There is a second reason. Natural fibres shrink on their first wash. If you paint first and wash later, your careful design will pull and distort as the cloth contracts. Wash it, dry it fully, then press it flat with an iron. Skip the fabric softener, because that leaves its own residue behind.

The paint matters more than the brush

This is where projects are made or lost. Ordinary craft acrylic straight from the tube will dry hard and brittle on cloth, then crack like dried mud. You want paint that stays flexible and survives the wash. You have three good options.

Dedicated fabric paint

This is the simplest route, and the one I recommend for most people. Fabric paints are formulated to bond with fibres and to move with the cloth. They stay soft, they layer well, and they wash without fading if you set them properly. Jacquard and Pébéo both make ranges that working artists trust, from thick opaque colours to thin, dye-like washes for softer effects.

Acrylic mixed with a textile medium

If you already own artist acrylics and love a particular palette, you do not have to buy everything new. A textile or fabric medium, stirred into your acrylic, turns it into something wearable. The medium keeps the paint flexible and washable. The rule is simple. Never put raw acrylic on a garment you intend to wear.

Markers and pens for the fine lines

For lettering, outlines, and small detail, fabric markers give you the control a brush cannot. I often use them to tighten an edge or add a signature after the larger shapes are dry. They are also a gentle way to begin if a blank brush feels intimidating.

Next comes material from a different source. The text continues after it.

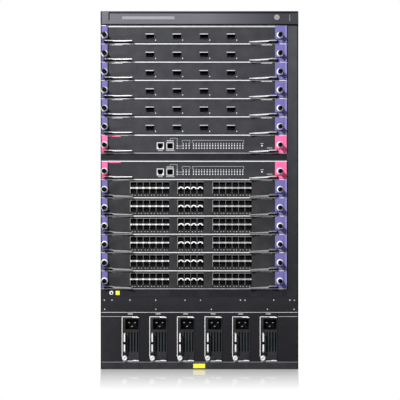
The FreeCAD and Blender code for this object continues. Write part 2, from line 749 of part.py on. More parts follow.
# Two fan trays fill the rear above the shelf, each with a louvred face, rotors and a pull.
# Hub and raked blades in one profile: each blade leans forward from root to tip.
def fan_rotor():
    body = new_body("FanRotor")
    outline = sketch(body, "RotorOutline", "front")
    blades = int(sheet.get("blades"))
    corners = []
    for blade in range(blades):
        for share, radius in ((0, "hubRadius"), (BLADE_LEAD, "fanRadius"), (BLADE_TAIL, "fanRadius"),
                              (BLADE_FOOT, "hubRadius")):
            turn = 2 * math.pi * (blade + share) / blades
            corners.append((f"{radius} * {math.cos(turn):.6f}", f"{radius} * {math.sin(turn):.6f}"))
    polygon(outline, corners)
    pad(outline, "rotorDeep")
    return body


TRAY_BASE = "(cageBase - wall)"
TRAY_HIGH = f"(caseHigh - wall - gap - {TRAY_BASE})"


# The louvred face and the four plates behind it, which leave the rotors room to turn.
def fan_tray(name, left, right):
    body = new_body(name + "_face")
    outline = sketch(body, name + "Outline", "front", f"-{FRONT}")
    rectangle(outline, left, TRAY_BASE, right, f"{TRAY_BASE} + {TRAY_HIGH}")
    pad(outline, "fanTrayWall")
    louvre = sketch(body, name + "Louvre", "front", f"-{FRONT} + fanTrayWall")
    middle = f"({left} + {right}) / 2"
    start = f"{TRAY_BASE} + ({TRAY_HIGH} - (louvres - 1) * louvrePitch - louvreHigh) / 2"
    rectangle(louvre, f"{middle} - louvreWide / 2", start, f"{middle} + louvreWide / 2",
              f"{start} + louvreHigh")
    repeat(pocket(louvre, "fanTrayWall"), "Z_Axis", "louvrePitch", "louvres")
    inside = f"{FRONT} - fanTrayDeep"
    deep = "fanTrayDeep - fanTrayWall"
    wide = f"{right} - {left}"
    high = f"{TRAY_HIGH} - 2 * fanTrayWall"
    return [body,
            box(name + "Floor", left, inside, TRAY_BASE, wide, deep, "fanTrayWall"),
            box(name + "Roof", left, inside, f"{TRAY_BASE} + {TRAY_HIGH} - fanTrayWall", wide, deep,
                "fanTrayWall"),
            box(name + "Left", left, inside, f"{TRAY_BASE} + fanTrayWall", "fanTrayWall", deep, high),
            box(name + "Right", f"{right} - fanTrayWall", inside, f"{TRAY_BASE} + fanTrayWall",
                "fanTrayWall", deep, high)]


def tray_pull(name, x):
    body = new_body(name)
    section = sketch(body, name + "Section", "side", f"{x} - trayPullThick / 2")
    low = f"{TRAY_BASE} + {TRAY_HIGH} / 2 - trayPullHigh / 2"
    high = f"{low} + trayPullHigh"
    out = f"{FRONT} + trayPullProud"
    inside = f"{out} - trayPullThick"
    polygon(section, [(FRONT, low), (out, low), (out, high), (FRONT, high),
                      (FRONT, f"{high} - trayPullThick"), (inside, f"{high} - trayPullThick"),
                      (inside, f"{low} + trayPullThick"), (FRONT, f"{low} + trayPullThick")])
    pad(section, "trayPullThick")
    return body


def fan_trays():
    rotor = fan_rotor()
    sides = [("fan_tray_left", f"({LEFT} + gap)", "(-gap / 2)"),
             ("fan_tray_right", "(gap / 2)", f"({INNER_RIGHT} - gap)")]
    for name, left, right in sides:
        middle = f"({left} + {right}) / 2"
        pieces = fan_tray(name, left, right) + [tray_pull(name + "Pull", middle)]
        for number in range(int(sheet.get("fans"))):
            lift = f"{TRAY_BASE} + {TRAY_HIGH} / 2 + ({number} - (fans - 1) / 2) * fanPitch"
            pieces.append(copy(f"{name}Rotor{number}", rotor, middle,
                               f"{FRONT} - fanTrayWall - gap", lift))
        node(name, pieces)


side_wall("side_wall_left", "-caseWide / 2")
side_wall("side_wall_right", "caseWide / 2 - wall")
top_cover()
base_pan()
rear_panel()
top_bezel()
front_frame()
power_bays()
midplane()
slot_guides()
cards()
power_supplies()
fan_trays()
doc.recompute()

for thing in doc.Objects:
    if "Invalid" in thing.State or "Error" in thing.State:
        raise SystemExit(f"{thing.Label} failed: {thing.State}")
for group in NODES:
    if group.Shape.isNull() or not group.Shape.isValid():
        raise SystemExit(f"{group.Label} has no valid shape")
os.makedirs("parts", exist_ok=True)
for group in NODES:
    Part.Compound(group.Shape.Solids).exportStep(f"parts/{group.Label}.step")
print(len(NODES), "nodes,", sum(len(group.Shape.Solids) for group in NODES), "solids")
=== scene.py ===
import bpy
import bmesh
import json
import math
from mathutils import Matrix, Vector


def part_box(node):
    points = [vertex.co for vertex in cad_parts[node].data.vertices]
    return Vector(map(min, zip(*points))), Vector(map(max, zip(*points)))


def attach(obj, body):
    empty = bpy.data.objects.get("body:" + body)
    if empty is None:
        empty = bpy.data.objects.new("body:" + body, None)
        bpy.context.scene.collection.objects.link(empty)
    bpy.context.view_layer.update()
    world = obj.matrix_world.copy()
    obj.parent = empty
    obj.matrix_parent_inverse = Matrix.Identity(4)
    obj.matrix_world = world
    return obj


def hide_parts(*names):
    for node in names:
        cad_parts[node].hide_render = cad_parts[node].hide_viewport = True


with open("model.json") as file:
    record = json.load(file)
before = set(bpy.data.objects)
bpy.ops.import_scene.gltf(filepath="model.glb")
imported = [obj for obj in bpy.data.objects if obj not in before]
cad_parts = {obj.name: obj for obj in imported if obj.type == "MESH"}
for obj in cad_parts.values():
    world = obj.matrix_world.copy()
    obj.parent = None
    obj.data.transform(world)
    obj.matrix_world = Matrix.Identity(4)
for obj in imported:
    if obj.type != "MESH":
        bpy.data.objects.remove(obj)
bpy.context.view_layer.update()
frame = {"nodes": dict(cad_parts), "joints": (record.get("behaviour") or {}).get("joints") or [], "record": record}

scene = bpy.context.scene
mm = 0.001


def newGroup(name, inputs, outputs):
    group = bpy.data.node_groups.new(name, "ShaderNodeTree")
    for label, kind, value in inputs:
        socket = group.interface.new_socket(label, in_out="INPUT", socket_type=kind)
        socket.default_value = value
    for label, kind in outputs:
        group.interface.new_socket(label, in_out="OUTPUT", socket_type=kind)
    return group, group.nodes.new("NodeGroupInput"), group.nodes.new("NodeGroupOutput")


def mathNode(tree, operation, first, second=None, clamp=False):
    node = tree.nodes.new("ShaderNodeMath")
    node.operation = operation
    node.use_clamp = clamp
    for place, value in enumerate((first, second)):
        if value is None:
            continue
        if isinstance(value, (int, float)):
            node.inputs[place].default_value = value
        else:
            tree.links.new(value, node.inputs[place])
    return node.outputs[0]


def ownCoordinates(tree):
    # object coordinates, moved a little from piece to piece so that no two look alike
    place = tree.nodes.new("ShaderNodeTexCoord")
    info = tree.nodes.new("ShaderNodeObjectInfo")
    shift = tree.nodes.new("ShaderNodeVectorMath")
    shift.operation = "ADD"
    tree.links.new(place.outputs["Object"], shift.inputs[0])
    tree.links.new(info.outputs["Random"], shift.inputs[1])
    return shift.outputs[0]


def makeGrain():
    # fine even texture of powder coat and moulded plastic
    group, given, made = newGroup("fineGrain", [("Scale", "NodeSocketFloat", 900.0)],
                                  [("Mask", "NodeSocketFloat"), ("Height", "NodeSocketFloat")])
    noise = group.nodes.new("ShaderNodeTexNoise")
    noise.inputs["Detail"].default_value = 3.0
    group.links.new(ownCoordinates(group), noise.inputs["Vector"])
    group.links.new(given.outputs["Scale"], noise.inputs["Scale"])
    cloud = group.nodes.new("ShaderNodeTexNoise")
    cloud.inputs["Scale"].default_value = 9.0
    cloud.inputs["Detail"].default_value = 4.0
    group.links.new(ownCoordinates(group), cloud.inputs["Vector"])
    group.links.new(cloud.outputs["Fac"], made.inputs["Mask"])
    group.links.new(noise.outputs["Fac"], made.inputs["Height"])
    return group


def makeBrush():
    # long fine lines of rolled sheet, along X
    group, given, made = newGroup("brushedLines", [("Scale", "NodeSocketFloat", 60.0)],
                                  [("Mask", "NodeSocketFloat"), ("Height", "NodeSocketFloat")])
    stretch = group.nodes.new("ShaderNodeMapping")
    stretch.inputs["Scale"].default_value = (0.6, 24.0, 24.0)
    group.links.new(ownCoordinates(group), stretch.inputs["Vector"])
    noise = group.nodes.new("ShaderNodeTexNoise")
    noise.inputs["Detail"].default_value = 5.0
    group.links.new(stretch.outputs["Vector"], noise.inputs["Vector"])
    group.links.new(given.outputs["Scale"], noise.inputs["Scale"])
    group.links.new(noise.outputs["Fac"], made.inputs["Mask"])
    group.links.new(noise.outputs["Fac"], made.inputs["Height"])
    return group


def makeWear():
    # bright worn edges, from how sharply the surface turns
    group, given, made = newGroup("edgeWear", [("Strength", "NodeSocketFloat", 1.0)],
                                  [("Mask", "NodeSocketFloat")])
    geometry = group.nodes.new("ShaderNodeNewGeometry")
    ramp = group.nodes.new("ShaderNodeMapRange")
    ramp.inputs["From Min"].default_value = 0.52
    ramp.inputs["From Max"].default_value = 0.62
    group.links.new(geometry.outputs["Pointiness"], ramp.inputs["Value"])
    patch = group.nodes.new("ShaderNodeTexNoise")
    patch.inputs["Scale"].default_value = 45.0
    group.links.new(ownCoordinates(group), patch.inputs["Vector"])
    broken = mathNode(group, "MULTIPLY", ramp.outputs["Result"], patch.outputs["Fac"])
    strong = mathNode(group, "MULTIPLY", broken, given.outputs["Strength"], clamp=True)
    group.links.new(strong, made.inputs["Mask"])
    return group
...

The best surfaces to paint on

To pull it together, the friendliest cloth for hand painting is natural, mid-weight, and tightly woven. Cotton, linen, denim, and canvas all fit. A lighter or white ground shows your colours truest, while a dark garment will mute everything unless you build up opaque layers first.

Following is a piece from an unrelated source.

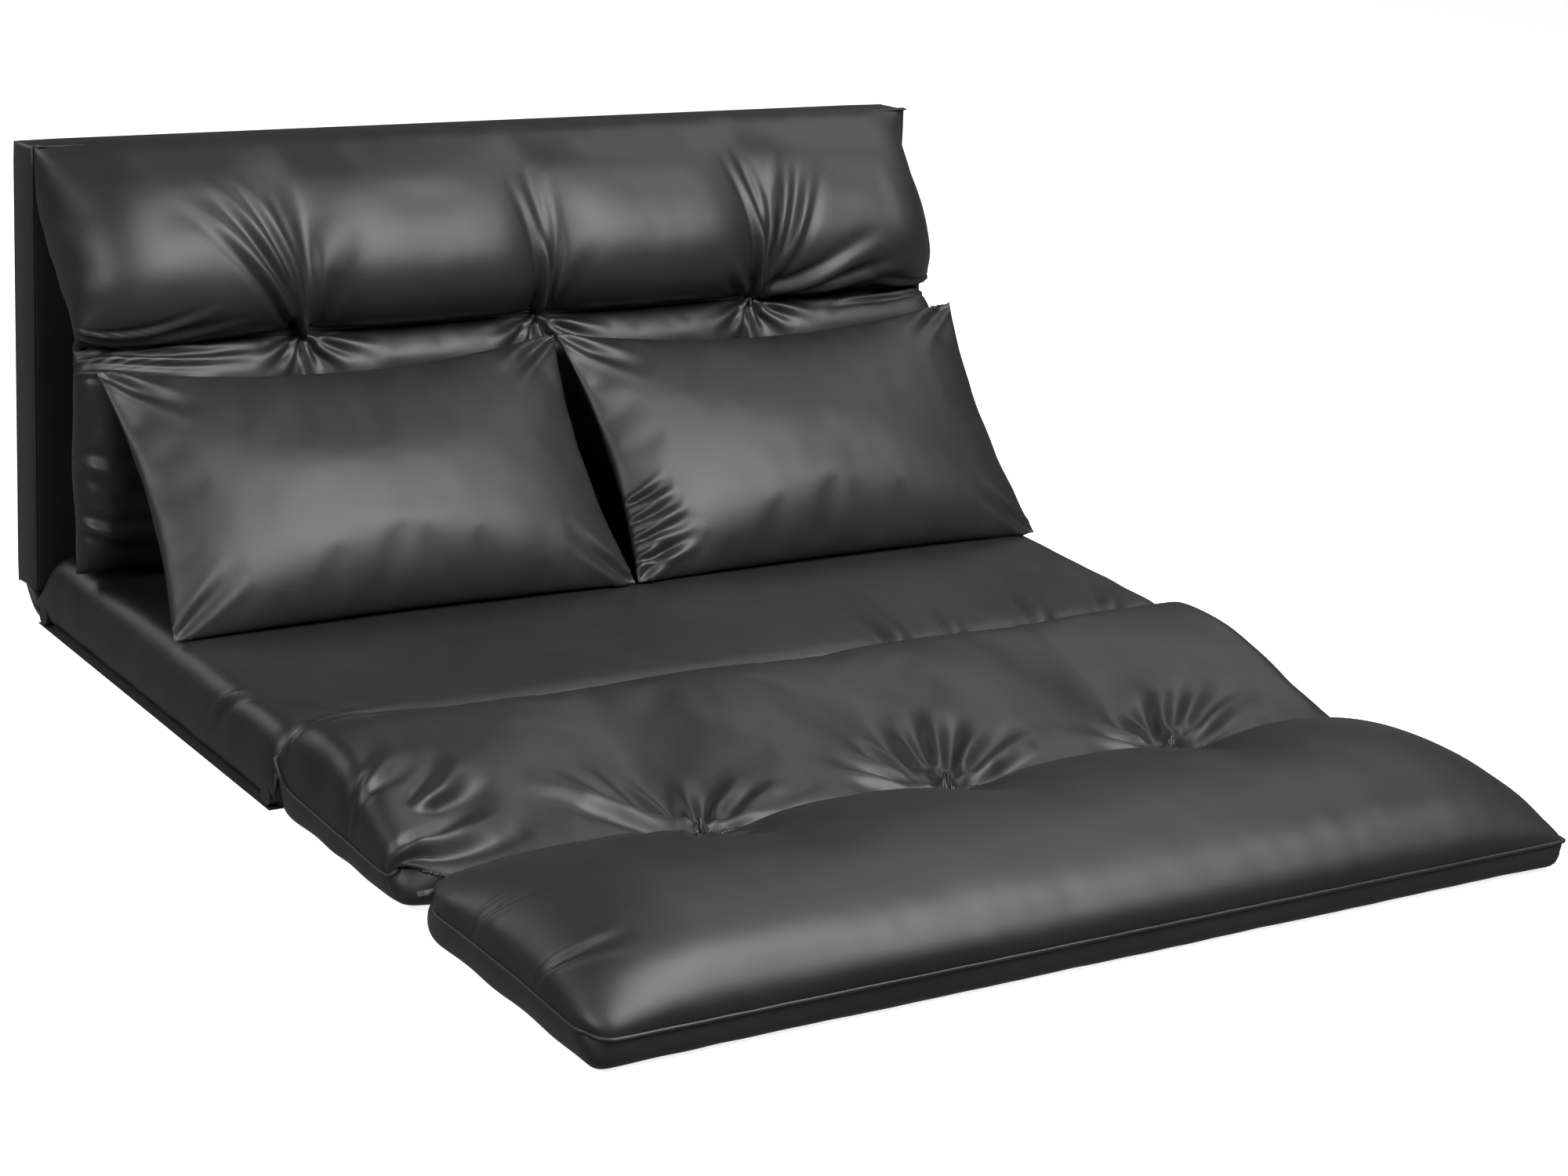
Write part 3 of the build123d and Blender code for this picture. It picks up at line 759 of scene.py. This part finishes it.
class SOFA_OT_foot(bpy.types.Operator):
    """Builds the two stuffed sections of the foot"""

    bl_idname = "sofa.foot"
    bl_label = "Foot"

    def execute(self, context):
        self.inner_section()
        self.end_section()
        return {"FINISHED"}

    def inner_section(self):
        lines = {
            "skin": [(0, 56), (-4, 76), (-22, 91), (-56, 96), (-110, 92), (-162, 80), (-205, 64),
                     (-244, 52), (-274, 38)],
            "tufted": [(0, 56), (-4, 75), (-22, 89), (-52, 92), (-100, 81), (-156, 58), (-215, 42),
                       (-252, 37), (-274, 38)],
            "under": [(0, 56), (-2, 22), (-14, 4), (-60, 1.5), (-150, 1.5), (-240, 3), (-268, 16),
                      (-274, 40)],
            "seam": [(0, 56), (-22, 36), (-70, 28), (-210, 26), (-258, 32), (-274, 40)],
        }
        anchor = (FOOT_INNER_HIGH.y, 0)
        piece, length = cushion(
            "foot_inner_section", lines, anchor, (34, 14), FOOT_TUFTS, 0.06, corners=(0, 56))
        pressed_out(piece, held_points(piece.data, FOOT_TUFTS), -2, -0.006, 15 * MM)
        ruffled(piece.data, length, HALF_WIDTH, 2.9, -1.0)
        subdivide(piece)
        left, middle, right = FOOT_TUFTS
        bottom = length / MM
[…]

Silk is the exception that rewards patience. It takes colour with a luminous, watery beauty, but it demands silk-specific paints or dyes and a lighter hand. I would leave it until you have a project or two behind you. Once you understand how paint and fibre talk to each other, silk is a joy.

Setting up before you begin

Slide a piece of cardboard inside the garment before you start. It stops the paint bleeding through to the back, and it gives you a firm, flat surface to work against. Lay everything out so the fabric is smooth and taut.

Sketch your design lightly first. Tailor's chalk or a water-soluble pencil both vanish later and let you plan without committing. Then work in thin layers and build the colour up gradually. Less water means more control, more water means a soft, flowing wash. Let each colour dry before you lay the next one beside it, and the whole thing stays crisp.

Make it last

A painted garment is only finished once you have set the paint. Let the work cure first. Most paints want at least twenty-four hours of drying before you fix them.

Then heat-set it. Place a clean cotton cloth over your design and press it with a hot, dry iron, moving steadily for a few minutes with no steam. Always check the instructions on your paint, because some brands prefer a tumble dryer or simply a longer cure. Heat is what bonds the colour into the fibre for good.

Wash gently from then on. Wait around three days after setting before the first wash, turn the garment inside out, use cold water and a mild cycle, and let it air dry. Treated kindly, hand-painted cloth holds its colour for years.

A wearable kind of art

There is something honest about painting on clothing. A canvas hangs on a wall and waits. A painted jacket goes out into the world, gathers a little wear, and becomes part of how you move through your days. The marks soften, the story grows, and no two pieces ever end up the same.

Start with one plain garment and a single colour you love. Keep your first design simple. The craft teaches you quickly, and the only real way to learn it is to put brush to cloth.